Apple is currently experiencing its first year-over-year decline in iPhone sales since 2003, which also reflects on its numerous suppliers. According to CEO Tim Cook, this is caused by the stretched out upgrade cycle for the larger iPhone 6 and iPhone 6s series.
Even though the company has recently released a more affordable model called iPhone SE, it is expected that decline will continue into the second half of the year.
According to Nikkei, this is causing problems with Apple’s suppliers who are now more careful on their part. Furthermore, it is said that suppliers are not satisfied with the next generation iPhone and its lack of innovation, which they feel will cause weak demand for iPhone 7.
“Suppliers are saying that they are getting fewer orders for the second half of this year compared with the year-ago period,” a source said. “The traditional peak season this year will not be able to compare to the past few years.”
The report also claims that Taiwanese Semiconductor Manufacturing Company (TMSC) will ship 30% fewer chips in the second half of this year, compared to the year-ago period.

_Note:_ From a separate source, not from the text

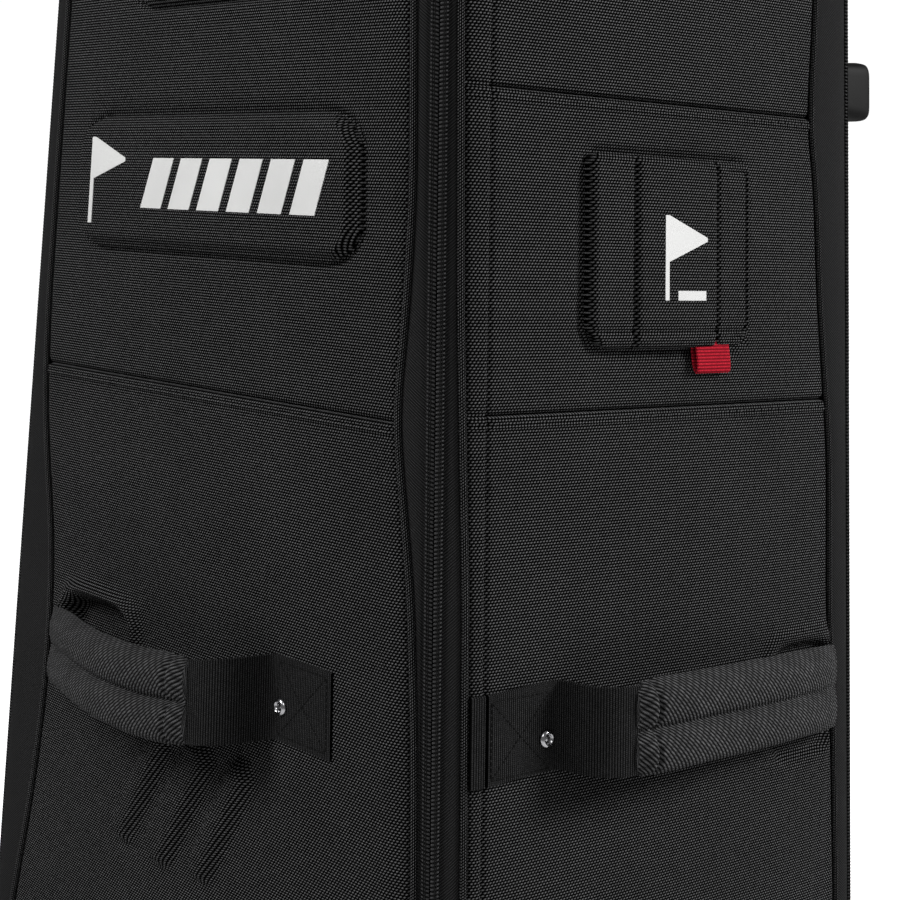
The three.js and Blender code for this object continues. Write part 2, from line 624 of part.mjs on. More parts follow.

Another source said that for Taiwan Semiconductor Manufacturing Company, the sole supplier of the latest A10 chips used in iPhone 7, its iPhone 6s and iPhone 7 chip shipments for the June to December period will likely shrink to 70%–80% of the level reached in the second half of 2015.
It is expected that Apple will announce its next-generation iPhone in September. Recently leaked CAD drawings are showing that the new models will come without the 3.5mm headphone jack, while a dual-lens camera and Smart Connector will be exclusive to the larger iPhone. We can only wait for September to see what kind of demand for iPhone 7 will happen.